(Reuters) - Amazon.com Inc and General Motors Co are in talks to invest in Rivian Automotive LLC in a deal that would value the U.S. electric pickup truck manufacturer at between $1 billion and $2 billion, people familiar with the matter told Reuters on Tuesday.
The deal would give Amazon and GM minority stakes in Rivian, the sources said. It would be a major boost for the Plymouth, Michigan-based startup, which aspires to be the first carmaker to the U.S. consumer market with an electric pickup.
If the negotiations conclude successfully, a deal could be announced as early as this month, the sources said, asking not to be identified because the matter is confidential. There is always a chance that deal talks fall through, the sources cautioned.
“We admire Rivian’s contribution to a future of zero emissions and an all-electric future,” GM said in an emailed statement, declining to specifically comment on any talks with Rivian.
Amazon and Rivian declined comment.
The Rivian deal would come as its much larger electric car manufacturing rival, Tesla Inc, struggles to stabilize production and deliver consistent profits as it rolls out its flagship Model 3 sedan.
Tesla CEO Elon Musk told investors last August that an electric pickup is “probably my personal favorite for the next product” from the company, though he has spoken only in general about a potential launch, saying that it would happen “right after” Tesla’s Model Y, which the company has targeted to start production in 2020.
Rivian intends to begin selling its R1T, the pickup it debuted in November, in the fall of 2020. The company was founded in 2009 by CEO R.J. Scaringe.
Scaringe has described the Rivian vehicle’s platform as a “skateboard” that packages the drive units, battery pack, suspension system, brakes and cooling system all below wheel height to allow for more storage space and greater stability due to a lower center of gravity.
He has also said the company plans to partner with outside firms to develop advanced self-driving technology, rather than try to do so on its own.
Big automakers, including GM, have not jumped into the market for electric pickups thus far. GM CEO Mary Barra has said it has given a “tiny bit” of thought to developing all-electric pickups.
The No. 1 U.S. automaker is counting on profit from sales of conventional large pickup trucks and sport utility vehicles in North America to fund its electrification push. GM said last November it was doubling resources allocated to developing electric and self-driving vehicles, as part of a significant restructuring that included ending production at five North American plants.

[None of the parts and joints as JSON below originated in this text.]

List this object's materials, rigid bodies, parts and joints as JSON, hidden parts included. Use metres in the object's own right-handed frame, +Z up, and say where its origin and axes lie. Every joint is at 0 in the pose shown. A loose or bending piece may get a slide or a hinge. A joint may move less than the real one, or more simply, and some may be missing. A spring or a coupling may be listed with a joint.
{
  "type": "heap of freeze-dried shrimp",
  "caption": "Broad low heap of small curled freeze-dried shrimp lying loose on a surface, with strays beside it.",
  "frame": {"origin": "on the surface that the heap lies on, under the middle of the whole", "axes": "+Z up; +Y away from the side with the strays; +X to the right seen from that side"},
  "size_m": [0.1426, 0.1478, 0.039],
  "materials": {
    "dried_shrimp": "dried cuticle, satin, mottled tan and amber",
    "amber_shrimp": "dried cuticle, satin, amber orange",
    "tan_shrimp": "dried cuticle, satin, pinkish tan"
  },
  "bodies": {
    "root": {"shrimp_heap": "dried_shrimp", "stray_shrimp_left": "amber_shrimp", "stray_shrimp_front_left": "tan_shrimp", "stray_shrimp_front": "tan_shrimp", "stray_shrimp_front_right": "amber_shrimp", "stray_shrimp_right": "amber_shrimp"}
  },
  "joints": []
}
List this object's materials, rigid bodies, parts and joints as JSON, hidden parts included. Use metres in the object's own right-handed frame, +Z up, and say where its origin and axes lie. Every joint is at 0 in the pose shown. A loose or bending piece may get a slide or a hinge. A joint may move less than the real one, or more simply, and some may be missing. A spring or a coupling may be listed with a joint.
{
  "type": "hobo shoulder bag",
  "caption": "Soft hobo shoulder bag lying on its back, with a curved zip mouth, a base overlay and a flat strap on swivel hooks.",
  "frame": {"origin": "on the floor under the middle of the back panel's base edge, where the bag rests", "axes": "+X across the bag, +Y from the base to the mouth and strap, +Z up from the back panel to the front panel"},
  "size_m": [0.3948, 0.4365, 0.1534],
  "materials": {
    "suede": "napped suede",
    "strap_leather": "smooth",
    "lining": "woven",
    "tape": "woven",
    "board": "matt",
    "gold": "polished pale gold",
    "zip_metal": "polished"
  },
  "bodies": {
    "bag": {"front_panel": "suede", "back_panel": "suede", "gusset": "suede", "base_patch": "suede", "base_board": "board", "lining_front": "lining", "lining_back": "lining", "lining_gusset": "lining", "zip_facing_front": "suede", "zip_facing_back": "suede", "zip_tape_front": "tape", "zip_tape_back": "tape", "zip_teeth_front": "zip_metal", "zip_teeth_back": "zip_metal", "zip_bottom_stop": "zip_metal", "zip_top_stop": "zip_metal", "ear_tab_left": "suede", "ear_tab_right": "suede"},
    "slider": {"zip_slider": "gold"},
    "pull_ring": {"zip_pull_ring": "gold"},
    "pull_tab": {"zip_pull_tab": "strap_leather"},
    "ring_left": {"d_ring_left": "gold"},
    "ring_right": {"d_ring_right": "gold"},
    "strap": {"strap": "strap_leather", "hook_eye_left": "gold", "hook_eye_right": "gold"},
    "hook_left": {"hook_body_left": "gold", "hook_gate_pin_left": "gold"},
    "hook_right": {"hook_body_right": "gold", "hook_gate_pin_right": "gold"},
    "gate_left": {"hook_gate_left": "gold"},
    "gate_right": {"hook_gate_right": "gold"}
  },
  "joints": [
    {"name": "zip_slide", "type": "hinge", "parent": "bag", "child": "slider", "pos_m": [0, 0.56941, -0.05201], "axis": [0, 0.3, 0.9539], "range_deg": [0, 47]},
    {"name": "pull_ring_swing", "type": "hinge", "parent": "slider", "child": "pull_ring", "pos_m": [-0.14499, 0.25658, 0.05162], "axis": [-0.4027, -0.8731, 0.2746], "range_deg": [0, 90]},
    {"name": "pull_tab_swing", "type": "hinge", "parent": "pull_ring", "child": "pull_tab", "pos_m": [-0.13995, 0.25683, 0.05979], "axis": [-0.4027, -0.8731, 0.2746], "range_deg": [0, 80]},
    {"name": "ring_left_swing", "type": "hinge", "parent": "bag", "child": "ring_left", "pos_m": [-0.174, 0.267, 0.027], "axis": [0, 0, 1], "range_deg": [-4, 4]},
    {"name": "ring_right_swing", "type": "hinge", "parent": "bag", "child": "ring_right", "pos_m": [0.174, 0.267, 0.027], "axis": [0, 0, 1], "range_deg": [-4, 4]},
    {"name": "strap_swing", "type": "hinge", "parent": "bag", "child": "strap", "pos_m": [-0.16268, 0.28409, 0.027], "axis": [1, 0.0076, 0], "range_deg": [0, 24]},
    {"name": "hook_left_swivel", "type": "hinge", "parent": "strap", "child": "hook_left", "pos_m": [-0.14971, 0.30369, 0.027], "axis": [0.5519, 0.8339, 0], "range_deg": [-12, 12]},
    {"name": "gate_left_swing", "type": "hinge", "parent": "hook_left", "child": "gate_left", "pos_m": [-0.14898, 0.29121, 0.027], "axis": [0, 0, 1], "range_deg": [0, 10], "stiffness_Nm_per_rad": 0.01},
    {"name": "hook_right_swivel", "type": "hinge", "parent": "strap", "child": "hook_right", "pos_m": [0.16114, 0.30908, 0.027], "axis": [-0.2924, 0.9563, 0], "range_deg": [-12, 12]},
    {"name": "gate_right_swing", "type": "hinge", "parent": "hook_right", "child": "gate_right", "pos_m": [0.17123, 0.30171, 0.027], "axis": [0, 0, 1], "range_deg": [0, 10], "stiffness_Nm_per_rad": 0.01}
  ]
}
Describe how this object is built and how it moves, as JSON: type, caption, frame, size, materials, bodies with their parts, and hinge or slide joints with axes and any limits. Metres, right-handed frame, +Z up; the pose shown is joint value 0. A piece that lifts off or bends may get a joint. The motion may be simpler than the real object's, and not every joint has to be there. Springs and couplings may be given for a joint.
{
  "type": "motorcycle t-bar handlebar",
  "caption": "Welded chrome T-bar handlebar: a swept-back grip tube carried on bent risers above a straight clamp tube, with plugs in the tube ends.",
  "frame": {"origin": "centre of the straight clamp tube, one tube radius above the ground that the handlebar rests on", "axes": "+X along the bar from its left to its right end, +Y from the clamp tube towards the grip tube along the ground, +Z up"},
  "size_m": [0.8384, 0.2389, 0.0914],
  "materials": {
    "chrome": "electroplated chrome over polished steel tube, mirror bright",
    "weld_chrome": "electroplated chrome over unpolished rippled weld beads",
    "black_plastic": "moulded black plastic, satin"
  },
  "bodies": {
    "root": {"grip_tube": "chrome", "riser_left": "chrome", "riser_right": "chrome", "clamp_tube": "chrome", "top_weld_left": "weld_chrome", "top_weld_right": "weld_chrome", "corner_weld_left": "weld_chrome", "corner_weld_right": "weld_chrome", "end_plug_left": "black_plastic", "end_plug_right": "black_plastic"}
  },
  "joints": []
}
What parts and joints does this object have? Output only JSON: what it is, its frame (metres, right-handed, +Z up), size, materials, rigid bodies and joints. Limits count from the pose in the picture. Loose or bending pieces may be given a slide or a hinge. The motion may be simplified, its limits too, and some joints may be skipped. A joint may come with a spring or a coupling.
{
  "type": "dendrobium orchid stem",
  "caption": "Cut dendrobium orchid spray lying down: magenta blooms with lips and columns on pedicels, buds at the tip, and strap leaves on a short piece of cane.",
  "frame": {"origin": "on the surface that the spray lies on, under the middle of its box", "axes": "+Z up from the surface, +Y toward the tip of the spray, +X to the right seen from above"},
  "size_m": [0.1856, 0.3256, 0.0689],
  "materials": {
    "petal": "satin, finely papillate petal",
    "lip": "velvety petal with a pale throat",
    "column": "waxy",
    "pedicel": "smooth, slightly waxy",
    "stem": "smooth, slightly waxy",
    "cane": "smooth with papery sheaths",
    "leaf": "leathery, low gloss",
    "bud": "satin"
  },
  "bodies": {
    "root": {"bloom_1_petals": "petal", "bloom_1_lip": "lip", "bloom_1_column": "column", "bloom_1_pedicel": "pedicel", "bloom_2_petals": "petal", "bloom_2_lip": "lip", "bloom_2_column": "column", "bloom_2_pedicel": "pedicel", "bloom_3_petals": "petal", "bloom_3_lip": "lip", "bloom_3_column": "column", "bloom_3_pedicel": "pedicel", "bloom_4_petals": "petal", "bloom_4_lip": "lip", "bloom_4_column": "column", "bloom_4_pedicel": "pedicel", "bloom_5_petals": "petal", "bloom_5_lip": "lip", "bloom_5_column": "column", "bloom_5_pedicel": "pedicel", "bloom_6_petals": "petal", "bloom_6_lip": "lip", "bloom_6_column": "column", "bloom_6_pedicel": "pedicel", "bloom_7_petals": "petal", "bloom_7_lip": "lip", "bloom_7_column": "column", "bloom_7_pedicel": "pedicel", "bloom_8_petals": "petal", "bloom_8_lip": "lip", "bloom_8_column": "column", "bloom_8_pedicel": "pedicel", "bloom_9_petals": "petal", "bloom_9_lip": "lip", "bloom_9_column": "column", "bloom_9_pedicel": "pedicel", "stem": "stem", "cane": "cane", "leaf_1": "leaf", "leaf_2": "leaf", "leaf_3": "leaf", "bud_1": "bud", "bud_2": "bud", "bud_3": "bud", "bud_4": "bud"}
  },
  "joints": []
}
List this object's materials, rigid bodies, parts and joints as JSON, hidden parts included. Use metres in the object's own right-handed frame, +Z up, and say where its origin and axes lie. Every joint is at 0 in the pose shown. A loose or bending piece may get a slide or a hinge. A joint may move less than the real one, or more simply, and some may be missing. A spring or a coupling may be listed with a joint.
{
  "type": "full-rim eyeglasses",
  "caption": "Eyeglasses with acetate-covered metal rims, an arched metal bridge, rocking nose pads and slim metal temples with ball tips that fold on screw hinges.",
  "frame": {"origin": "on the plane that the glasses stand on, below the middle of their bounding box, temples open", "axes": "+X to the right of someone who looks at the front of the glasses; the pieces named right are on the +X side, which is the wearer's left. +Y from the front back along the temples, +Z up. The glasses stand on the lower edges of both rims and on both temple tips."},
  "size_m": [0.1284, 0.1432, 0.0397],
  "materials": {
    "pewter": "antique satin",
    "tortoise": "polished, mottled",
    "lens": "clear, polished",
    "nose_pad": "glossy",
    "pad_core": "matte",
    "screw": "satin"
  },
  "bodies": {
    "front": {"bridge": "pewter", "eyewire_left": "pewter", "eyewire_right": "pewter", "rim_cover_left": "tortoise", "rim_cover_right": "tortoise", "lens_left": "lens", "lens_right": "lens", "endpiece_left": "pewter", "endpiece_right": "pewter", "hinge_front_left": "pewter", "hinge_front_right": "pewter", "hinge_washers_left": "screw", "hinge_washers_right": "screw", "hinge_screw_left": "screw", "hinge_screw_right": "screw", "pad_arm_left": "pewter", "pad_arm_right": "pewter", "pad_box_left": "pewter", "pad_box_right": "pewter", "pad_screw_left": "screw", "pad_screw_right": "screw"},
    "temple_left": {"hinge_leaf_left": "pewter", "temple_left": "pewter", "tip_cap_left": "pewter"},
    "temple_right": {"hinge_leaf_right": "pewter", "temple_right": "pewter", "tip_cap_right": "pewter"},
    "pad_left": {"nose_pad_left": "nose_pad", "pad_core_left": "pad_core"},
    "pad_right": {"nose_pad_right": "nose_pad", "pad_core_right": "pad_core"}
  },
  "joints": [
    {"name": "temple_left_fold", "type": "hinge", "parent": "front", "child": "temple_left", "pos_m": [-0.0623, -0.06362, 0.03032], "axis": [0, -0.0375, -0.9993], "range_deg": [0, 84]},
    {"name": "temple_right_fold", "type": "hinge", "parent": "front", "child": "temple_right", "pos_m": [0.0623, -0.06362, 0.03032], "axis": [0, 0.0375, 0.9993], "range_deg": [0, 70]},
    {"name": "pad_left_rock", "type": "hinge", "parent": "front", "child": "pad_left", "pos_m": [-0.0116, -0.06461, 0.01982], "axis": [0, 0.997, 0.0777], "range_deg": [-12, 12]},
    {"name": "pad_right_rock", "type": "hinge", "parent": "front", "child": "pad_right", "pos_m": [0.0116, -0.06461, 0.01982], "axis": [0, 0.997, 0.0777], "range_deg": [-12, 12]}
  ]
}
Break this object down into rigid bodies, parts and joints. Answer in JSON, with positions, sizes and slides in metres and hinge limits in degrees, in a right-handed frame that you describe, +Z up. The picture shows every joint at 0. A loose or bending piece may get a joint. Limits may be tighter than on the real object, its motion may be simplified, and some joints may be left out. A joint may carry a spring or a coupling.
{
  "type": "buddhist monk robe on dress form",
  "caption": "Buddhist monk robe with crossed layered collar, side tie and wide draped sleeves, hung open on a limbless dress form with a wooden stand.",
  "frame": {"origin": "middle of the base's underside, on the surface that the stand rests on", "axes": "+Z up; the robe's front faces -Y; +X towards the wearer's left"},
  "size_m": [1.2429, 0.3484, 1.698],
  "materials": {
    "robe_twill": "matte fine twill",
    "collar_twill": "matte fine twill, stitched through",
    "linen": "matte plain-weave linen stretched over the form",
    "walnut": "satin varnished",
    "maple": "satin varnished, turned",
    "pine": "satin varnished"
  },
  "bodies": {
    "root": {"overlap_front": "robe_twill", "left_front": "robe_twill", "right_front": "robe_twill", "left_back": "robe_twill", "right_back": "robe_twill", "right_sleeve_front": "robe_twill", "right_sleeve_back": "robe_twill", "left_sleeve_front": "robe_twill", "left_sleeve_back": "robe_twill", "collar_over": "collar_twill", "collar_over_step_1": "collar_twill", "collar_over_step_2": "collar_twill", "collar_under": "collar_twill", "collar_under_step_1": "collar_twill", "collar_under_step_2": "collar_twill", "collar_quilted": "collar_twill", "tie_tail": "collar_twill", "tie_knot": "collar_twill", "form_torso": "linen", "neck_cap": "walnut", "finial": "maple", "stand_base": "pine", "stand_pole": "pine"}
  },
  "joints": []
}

GM last month announced a strategy to make its luxury Cadillac its lead electric vehicle brand, revealing it would be the first vehicle built on the Detroit automaker’s “BEV3” platform to challenge Tesla. GM has said one of the first fully electric Cadillac models using the new platform would hit the market around 2022.
Amazon has also invested in self-driving car startup Aurora Innovation Inc, in a $530 million funding round announced last week. The world’s largest online retailer has steadily increased its logistics footprint, building warehouses around the world and inking deals with Mercedes as well as cargo airlines to help with delivery.
Rivian’s existing financial backers include Saudi auto distributor Abdul Latif Jameel Co (ALJ), Sumitomo Corp of Americas and Standard Chartered Bank. ALJ has agreed to provide almost $500 million in funding, Sumitomo invested an undisclosed amount, and Standard Chartered provided debt financing of $200 million.